### WRITTEN PROBLEM
Copy, in full, each line of the material that holds the word "finishes".

--- Begin SUPPLIED DATA ---

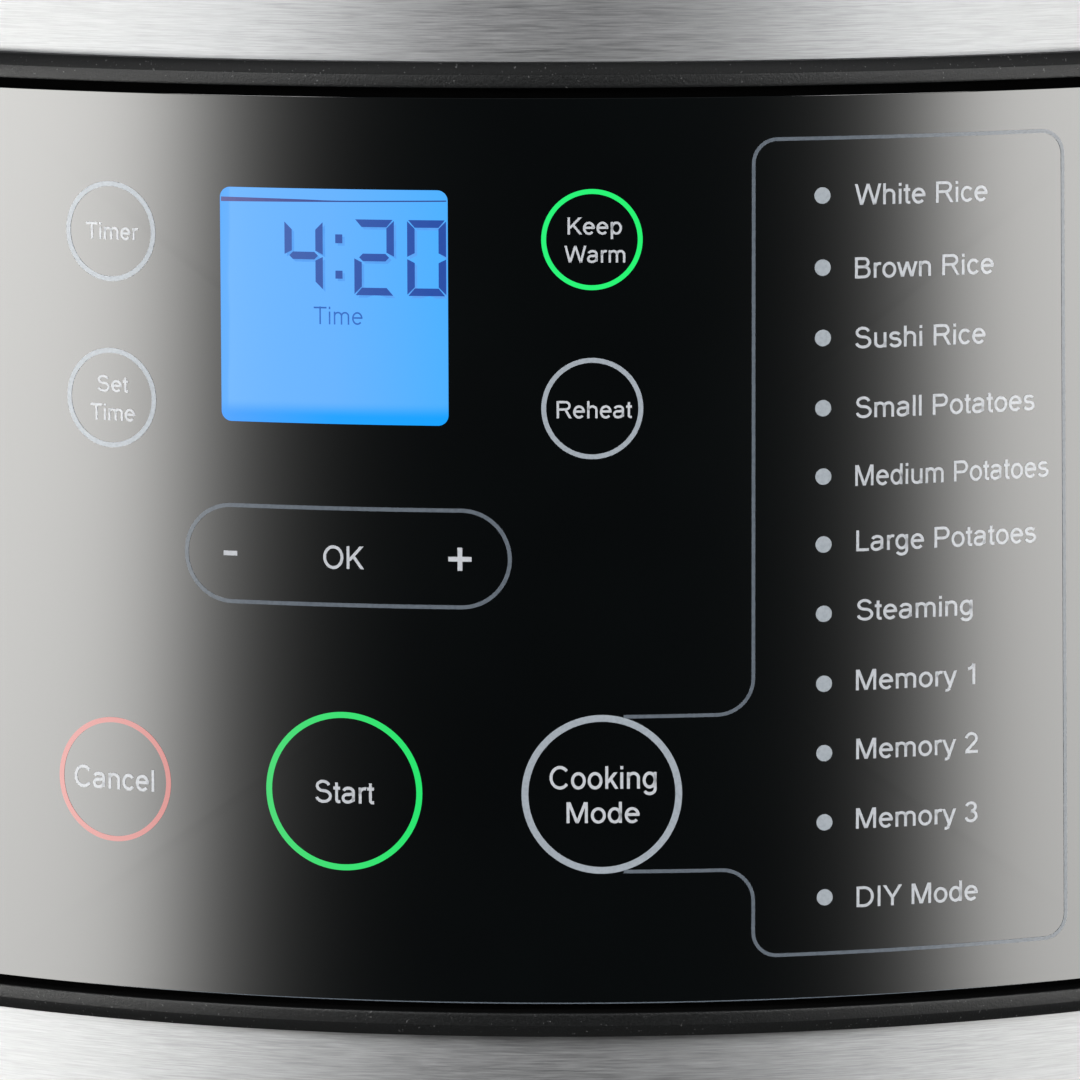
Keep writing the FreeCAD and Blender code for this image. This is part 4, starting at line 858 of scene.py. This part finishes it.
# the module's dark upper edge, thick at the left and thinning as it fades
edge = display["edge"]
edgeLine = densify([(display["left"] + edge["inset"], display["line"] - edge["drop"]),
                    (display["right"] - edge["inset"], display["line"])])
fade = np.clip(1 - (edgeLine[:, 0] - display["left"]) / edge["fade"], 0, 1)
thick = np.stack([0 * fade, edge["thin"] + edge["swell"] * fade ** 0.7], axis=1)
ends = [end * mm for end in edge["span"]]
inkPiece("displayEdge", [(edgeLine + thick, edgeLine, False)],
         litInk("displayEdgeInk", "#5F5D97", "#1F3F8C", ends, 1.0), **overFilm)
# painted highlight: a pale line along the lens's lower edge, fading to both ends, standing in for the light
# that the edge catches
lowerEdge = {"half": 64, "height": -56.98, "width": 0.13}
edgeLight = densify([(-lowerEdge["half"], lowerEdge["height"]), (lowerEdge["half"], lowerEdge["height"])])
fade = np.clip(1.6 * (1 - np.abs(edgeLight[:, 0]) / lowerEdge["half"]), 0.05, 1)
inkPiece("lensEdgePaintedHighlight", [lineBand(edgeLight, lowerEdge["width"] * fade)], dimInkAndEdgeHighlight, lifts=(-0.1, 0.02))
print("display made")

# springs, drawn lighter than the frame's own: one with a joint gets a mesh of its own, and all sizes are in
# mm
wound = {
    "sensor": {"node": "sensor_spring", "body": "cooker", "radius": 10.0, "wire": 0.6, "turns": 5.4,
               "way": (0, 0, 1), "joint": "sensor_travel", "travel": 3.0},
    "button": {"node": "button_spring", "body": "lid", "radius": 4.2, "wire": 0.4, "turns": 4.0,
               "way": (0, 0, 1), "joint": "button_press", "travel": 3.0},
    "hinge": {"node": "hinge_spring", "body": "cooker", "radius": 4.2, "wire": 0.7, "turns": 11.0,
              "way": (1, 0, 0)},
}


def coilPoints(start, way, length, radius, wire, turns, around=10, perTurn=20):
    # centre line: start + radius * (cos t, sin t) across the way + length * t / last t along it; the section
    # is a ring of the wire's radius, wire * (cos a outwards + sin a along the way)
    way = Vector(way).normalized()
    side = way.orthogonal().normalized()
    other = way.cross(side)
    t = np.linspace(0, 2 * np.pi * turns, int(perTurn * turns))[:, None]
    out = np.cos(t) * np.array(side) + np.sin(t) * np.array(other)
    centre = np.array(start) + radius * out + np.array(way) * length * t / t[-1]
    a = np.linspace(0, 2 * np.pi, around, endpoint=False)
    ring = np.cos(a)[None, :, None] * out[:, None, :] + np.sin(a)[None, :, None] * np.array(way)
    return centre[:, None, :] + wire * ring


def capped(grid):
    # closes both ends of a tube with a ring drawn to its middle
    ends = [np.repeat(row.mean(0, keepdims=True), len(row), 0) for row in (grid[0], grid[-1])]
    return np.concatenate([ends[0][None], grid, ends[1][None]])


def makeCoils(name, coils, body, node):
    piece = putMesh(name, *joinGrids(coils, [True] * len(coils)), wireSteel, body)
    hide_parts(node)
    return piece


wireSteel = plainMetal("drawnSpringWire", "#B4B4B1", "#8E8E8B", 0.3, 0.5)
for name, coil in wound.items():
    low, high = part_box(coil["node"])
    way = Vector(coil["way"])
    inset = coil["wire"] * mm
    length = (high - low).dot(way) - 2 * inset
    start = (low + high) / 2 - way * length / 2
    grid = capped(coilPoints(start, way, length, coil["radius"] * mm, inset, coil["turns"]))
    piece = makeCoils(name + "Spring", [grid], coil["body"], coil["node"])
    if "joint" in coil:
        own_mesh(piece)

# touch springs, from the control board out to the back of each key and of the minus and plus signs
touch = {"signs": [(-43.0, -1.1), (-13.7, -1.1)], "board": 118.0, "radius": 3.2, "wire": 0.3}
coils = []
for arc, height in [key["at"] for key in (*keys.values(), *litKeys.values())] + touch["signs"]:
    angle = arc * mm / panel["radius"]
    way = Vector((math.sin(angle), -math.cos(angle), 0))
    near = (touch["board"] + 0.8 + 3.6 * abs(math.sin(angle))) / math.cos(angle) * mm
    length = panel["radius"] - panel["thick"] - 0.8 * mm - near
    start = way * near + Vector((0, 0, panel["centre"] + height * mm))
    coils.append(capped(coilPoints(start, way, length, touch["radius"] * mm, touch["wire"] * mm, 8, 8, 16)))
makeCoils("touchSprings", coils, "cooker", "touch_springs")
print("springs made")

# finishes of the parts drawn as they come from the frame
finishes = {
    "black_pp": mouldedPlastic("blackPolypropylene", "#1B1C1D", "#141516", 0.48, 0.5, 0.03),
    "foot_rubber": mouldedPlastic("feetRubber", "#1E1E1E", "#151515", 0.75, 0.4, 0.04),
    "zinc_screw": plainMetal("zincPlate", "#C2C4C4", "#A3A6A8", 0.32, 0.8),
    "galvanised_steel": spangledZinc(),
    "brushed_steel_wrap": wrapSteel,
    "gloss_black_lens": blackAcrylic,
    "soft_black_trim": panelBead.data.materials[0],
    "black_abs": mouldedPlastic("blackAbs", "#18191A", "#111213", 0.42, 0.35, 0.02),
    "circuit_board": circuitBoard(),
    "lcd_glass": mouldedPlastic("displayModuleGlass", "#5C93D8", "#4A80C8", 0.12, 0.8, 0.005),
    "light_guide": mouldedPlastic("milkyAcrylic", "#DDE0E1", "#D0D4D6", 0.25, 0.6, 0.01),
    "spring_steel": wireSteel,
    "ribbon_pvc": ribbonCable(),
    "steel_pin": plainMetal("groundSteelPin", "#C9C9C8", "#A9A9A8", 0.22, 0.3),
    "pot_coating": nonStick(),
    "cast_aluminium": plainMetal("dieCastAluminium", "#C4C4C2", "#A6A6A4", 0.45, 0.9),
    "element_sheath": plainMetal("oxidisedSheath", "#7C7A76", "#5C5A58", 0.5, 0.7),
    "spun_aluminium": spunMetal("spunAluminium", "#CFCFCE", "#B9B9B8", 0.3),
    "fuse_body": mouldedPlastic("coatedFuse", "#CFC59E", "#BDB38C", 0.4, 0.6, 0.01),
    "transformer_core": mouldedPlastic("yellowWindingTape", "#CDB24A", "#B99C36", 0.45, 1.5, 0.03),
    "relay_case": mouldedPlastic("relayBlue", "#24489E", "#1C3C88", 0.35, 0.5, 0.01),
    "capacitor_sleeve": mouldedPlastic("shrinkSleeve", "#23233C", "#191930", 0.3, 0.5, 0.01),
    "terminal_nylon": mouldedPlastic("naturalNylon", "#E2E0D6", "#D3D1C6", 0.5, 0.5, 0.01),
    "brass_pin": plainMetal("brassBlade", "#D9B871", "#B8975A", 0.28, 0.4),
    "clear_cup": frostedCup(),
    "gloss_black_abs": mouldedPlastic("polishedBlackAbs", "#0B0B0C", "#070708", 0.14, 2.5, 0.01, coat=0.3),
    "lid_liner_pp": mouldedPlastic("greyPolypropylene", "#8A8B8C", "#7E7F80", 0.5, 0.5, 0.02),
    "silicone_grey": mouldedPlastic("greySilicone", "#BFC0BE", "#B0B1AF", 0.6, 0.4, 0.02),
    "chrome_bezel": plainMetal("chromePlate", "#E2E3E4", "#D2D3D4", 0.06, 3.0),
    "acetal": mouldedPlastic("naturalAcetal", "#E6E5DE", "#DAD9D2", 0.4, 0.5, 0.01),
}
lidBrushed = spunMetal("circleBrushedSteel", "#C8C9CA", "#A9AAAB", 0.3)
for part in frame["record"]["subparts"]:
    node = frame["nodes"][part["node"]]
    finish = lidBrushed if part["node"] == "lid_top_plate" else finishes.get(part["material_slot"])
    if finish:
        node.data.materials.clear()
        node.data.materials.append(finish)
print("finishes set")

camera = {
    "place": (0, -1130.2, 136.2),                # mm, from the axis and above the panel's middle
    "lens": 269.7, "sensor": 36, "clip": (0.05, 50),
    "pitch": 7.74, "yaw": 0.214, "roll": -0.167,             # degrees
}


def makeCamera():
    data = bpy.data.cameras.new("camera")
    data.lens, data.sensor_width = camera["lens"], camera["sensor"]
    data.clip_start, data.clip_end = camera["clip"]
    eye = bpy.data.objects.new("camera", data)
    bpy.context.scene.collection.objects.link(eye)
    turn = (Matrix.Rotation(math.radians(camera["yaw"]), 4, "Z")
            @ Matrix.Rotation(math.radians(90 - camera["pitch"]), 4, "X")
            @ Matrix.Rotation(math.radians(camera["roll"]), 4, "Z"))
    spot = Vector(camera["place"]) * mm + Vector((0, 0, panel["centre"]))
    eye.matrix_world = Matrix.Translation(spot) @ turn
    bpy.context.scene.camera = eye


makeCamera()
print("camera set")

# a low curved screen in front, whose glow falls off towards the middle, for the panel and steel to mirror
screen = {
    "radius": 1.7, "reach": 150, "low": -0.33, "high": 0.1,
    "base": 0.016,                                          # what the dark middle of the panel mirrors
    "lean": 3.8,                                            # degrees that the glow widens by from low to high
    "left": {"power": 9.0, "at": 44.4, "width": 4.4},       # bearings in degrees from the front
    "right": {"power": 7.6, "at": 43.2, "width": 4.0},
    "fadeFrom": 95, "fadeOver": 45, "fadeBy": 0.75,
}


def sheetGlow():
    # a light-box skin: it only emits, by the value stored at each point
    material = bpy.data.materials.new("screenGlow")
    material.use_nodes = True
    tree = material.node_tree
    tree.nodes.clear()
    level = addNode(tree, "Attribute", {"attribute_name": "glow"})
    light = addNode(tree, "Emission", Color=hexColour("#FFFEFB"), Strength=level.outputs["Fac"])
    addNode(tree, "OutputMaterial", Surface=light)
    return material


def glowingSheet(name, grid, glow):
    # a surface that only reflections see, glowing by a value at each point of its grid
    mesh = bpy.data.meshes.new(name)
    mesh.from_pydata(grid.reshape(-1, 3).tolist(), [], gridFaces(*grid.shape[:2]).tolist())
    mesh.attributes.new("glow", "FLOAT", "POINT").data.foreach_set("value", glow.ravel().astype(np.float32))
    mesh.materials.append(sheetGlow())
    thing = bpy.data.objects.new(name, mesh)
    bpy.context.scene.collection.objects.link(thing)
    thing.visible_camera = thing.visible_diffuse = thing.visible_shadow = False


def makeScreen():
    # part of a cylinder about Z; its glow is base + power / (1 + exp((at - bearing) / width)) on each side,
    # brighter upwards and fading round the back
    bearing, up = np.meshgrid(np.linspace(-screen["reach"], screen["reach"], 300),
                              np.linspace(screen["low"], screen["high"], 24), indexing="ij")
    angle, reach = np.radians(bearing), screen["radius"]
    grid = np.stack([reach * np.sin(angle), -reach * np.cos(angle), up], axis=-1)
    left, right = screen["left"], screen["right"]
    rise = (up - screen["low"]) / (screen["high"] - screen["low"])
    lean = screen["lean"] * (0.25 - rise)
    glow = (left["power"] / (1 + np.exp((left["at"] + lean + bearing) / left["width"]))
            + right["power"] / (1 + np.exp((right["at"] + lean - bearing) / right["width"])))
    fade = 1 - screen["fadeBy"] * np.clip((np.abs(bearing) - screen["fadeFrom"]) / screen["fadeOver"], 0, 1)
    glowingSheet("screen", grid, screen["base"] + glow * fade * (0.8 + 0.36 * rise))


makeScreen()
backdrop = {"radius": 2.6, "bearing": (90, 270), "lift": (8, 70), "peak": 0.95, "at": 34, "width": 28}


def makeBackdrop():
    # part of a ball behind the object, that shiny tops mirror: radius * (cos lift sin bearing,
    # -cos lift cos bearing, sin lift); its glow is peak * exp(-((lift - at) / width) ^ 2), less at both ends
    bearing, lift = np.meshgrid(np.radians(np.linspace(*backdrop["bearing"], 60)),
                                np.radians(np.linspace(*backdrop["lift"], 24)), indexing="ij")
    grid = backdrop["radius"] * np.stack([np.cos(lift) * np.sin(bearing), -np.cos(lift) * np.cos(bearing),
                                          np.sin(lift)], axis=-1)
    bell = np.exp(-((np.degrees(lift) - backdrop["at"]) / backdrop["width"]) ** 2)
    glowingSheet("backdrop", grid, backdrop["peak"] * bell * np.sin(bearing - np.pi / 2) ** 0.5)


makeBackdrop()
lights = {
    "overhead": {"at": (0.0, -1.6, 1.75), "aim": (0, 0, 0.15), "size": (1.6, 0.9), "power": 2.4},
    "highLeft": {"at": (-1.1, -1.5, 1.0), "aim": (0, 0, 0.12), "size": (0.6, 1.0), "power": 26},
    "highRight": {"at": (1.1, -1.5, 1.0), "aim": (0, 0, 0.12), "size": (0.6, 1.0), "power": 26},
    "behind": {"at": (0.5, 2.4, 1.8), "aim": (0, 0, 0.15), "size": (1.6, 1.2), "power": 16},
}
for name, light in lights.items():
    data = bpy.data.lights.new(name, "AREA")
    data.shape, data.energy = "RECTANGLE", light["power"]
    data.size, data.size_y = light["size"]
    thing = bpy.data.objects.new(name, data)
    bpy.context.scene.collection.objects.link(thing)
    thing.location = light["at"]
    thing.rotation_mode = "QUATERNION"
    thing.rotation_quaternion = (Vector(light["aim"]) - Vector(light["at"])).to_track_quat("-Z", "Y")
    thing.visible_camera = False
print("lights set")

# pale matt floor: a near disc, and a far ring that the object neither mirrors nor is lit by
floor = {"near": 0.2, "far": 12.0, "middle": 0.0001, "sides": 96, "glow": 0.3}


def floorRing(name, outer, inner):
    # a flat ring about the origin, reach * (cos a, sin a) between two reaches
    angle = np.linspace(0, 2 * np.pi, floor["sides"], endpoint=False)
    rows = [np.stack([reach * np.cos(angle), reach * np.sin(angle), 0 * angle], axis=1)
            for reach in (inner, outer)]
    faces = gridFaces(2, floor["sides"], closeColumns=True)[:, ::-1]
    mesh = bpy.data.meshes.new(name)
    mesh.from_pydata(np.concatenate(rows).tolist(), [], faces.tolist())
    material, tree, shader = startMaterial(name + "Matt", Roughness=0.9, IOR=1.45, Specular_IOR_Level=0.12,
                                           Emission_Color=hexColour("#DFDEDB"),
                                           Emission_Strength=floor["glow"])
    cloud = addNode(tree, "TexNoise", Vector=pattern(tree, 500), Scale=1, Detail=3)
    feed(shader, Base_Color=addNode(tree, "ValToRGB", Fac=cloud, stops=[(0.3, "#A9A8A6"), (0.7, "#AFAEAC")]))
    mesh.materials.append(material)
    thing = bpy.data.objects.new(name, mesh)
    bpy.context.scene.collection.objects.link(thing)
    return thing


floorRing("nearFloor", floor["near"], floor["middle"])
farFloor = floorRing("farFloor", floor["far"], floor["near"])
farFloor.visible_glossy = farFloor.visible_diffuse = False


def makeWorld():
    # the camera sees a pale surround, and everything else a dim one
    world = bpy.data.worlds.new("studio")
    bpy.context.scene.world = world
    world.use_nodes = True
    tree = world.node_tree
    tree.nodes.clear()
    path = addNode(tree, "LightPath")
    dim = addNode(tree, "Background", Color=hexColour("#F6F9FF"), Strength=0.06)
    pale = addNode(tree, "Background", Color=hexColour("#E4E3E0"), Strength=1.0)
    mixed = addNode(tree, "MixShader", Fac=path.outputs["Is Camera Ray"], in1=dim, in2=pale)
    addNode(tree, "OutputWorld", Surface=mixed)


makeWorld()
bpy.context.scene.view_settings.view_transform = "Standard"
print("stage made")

--- End SUPPLIED DATA ---

### SOLUTION TO THIS TASK
Keep writing the FreeCAD and Blender code for this image. This is part 4, starting at line 858 of scene.py. This part finishes it.
# finishes of the parts drawn as they come from the frame
finishes = {
    finish = lidBrushed if part["node"] == "lid_top_plate" else finishes.get(part["material_slot"])
print("finishes set")